The result of the partial blockade has been scenes of near-riot. On 1 November, a group of 25 Spaniards, who had nipped across the border to fill up with cheap petrol, came close to blows with the Guardia after being stuck for three hours. One British soldier who sped through the checkpoint was allegedly beaten up by Spanish officers. The MoD has now issued a warning to servicemen after two Royal Navy staff were fined pounds 50 each for not carrying surgical gloves in their cars.

The Gibraltar police vigorously deny that the colony has become a drug centre. Plenty of marijuana is brought from Morocco to Spain by sea, but there is no evidence, they say, that any more than a handful of smugglers' boats are based in Gibraltar. Nor is there evidence of drug selling in the streets. Besides, Spain's own drugs service reports that the main source of entry of heroin into Spain is the French border. No Spaniard has suggested stopping every car that travels from France, officials note drily.

What Gibraltar does have in abundance are cigarette smugglers. They meet in the bars by the marina and are just as patriotic and anti-Spanish as the Rock's most respectable politicians.
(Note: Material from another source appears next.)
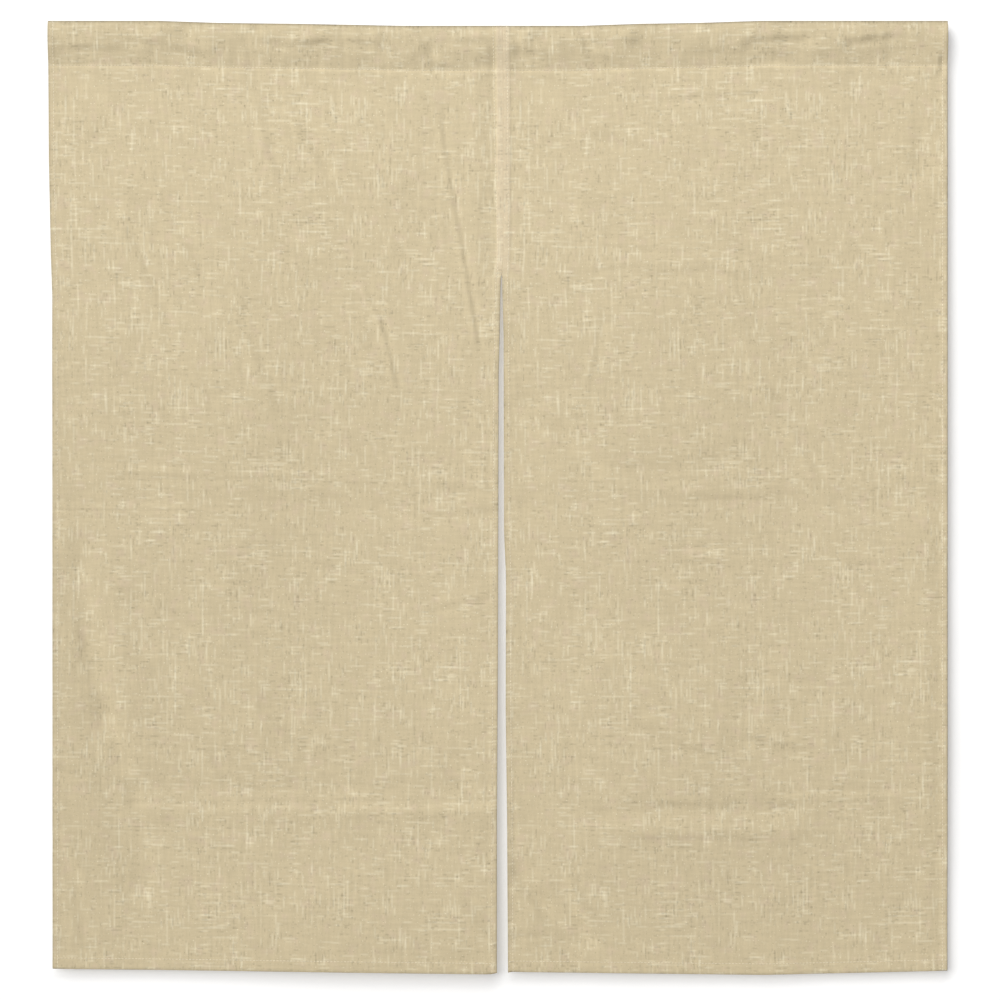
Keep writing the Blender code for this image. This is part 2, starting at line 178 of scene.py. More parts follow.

Cigarettes cost just 65p for a packet of 20 in Gibraltar, explains Paul, a 34-year-old from Lincolnshire. They are bought legally at the docks and ferried across to Spain, where they can be sold for pounds 1.30 a packet. About 50 boats used to be involved in the ``Winstons trade''. ``You would make about pounds 100 a trip,'' said Paul.

But the Spanish clampdown is quite literally killing the trade. Two smugglers have died. Alfred Ryan, a 26-year-old, was hit on the head by the ski-blades of a Spanish helicopter which was chasing him. Kenneth Pogio, a 35-year-old married man who had two children, died when his boat was rammed by the Spanish coastguard.

``It's getting very nasty here,'' said Paul. ``There's going to be trouble.'' Other smugglers roared their assent. In the increasingly violent atmosphere, compromise seems impossible. Jaxier Solana, the Spanish Foreign Minister, has told the Spanish Parliament that ``pressure'' as well as ``persuasion'' will be put on Gibraltarians to accept Spanish rule.